Blacks were able to use the cease fire to make good their escape. They fled into the nearby woods and swamps and were joined by the other blacks in Rosewood who feared that they would also be attacked. Early on Friday morning the whites approached the house. They retrieved the bodies of Andrews and Wilkerson and took them to their homes where preparations were made for their burials. Both men were well known in Levy County. On entering the house whites discovered the bodies of Sylvester Carrier and his mother Sarah Carrier, who had been shot to death. The death toll had now risen to five. Bloodstains were seen, and it was apparent that a number of blacks had been wounded. Thwarted by the escape and angered by the deaths of two whites and the wounding of several others, the "infuriated" whites quickly "tore down pictures, smashed furniture, and completely ransacked the black dwelling."(52)Descendants of the Carriers and of other black families of Rosewood do not believe that Sylvester Carrier was killed. They contend that he escaped and died several years later in Texas.

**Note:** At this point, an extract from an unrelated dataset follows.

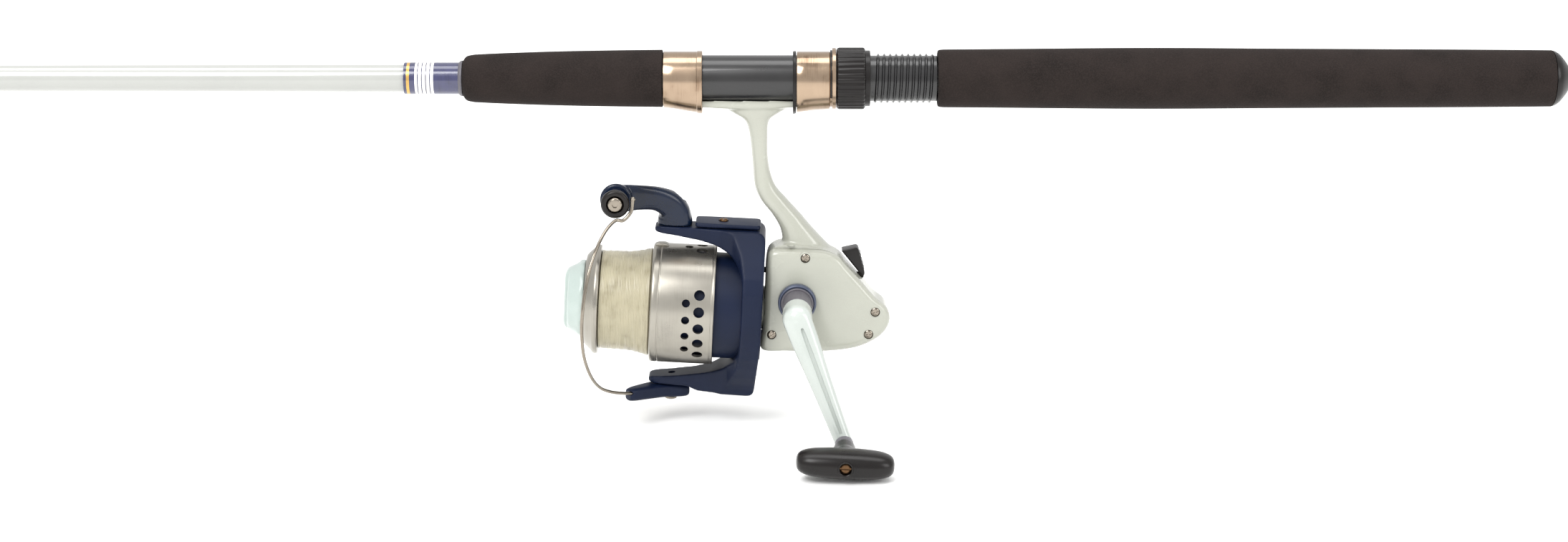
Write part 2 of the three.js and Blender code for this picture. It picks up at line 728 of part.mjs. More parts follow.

The white mob now acted without restraint. It is unknown what attempts Sheriff Walker made to stop the angry whites or what assistance Sheriff Ramsey was able to render. In any case, the mob burned the Carrier home so that "nothing but ashes was [sic] left to tell the tale of the gun fight."(53)They next burned five more houses and a church in the black section. Lexie Gordon, about fifty, a black woman with a light complexion who had hidden under her house, fled when it was set on fire. She sought escape by running toward a clump of bushes in the rear of the blazing building, but was shot to death. Lexie Gordon became the sixth victim.(54)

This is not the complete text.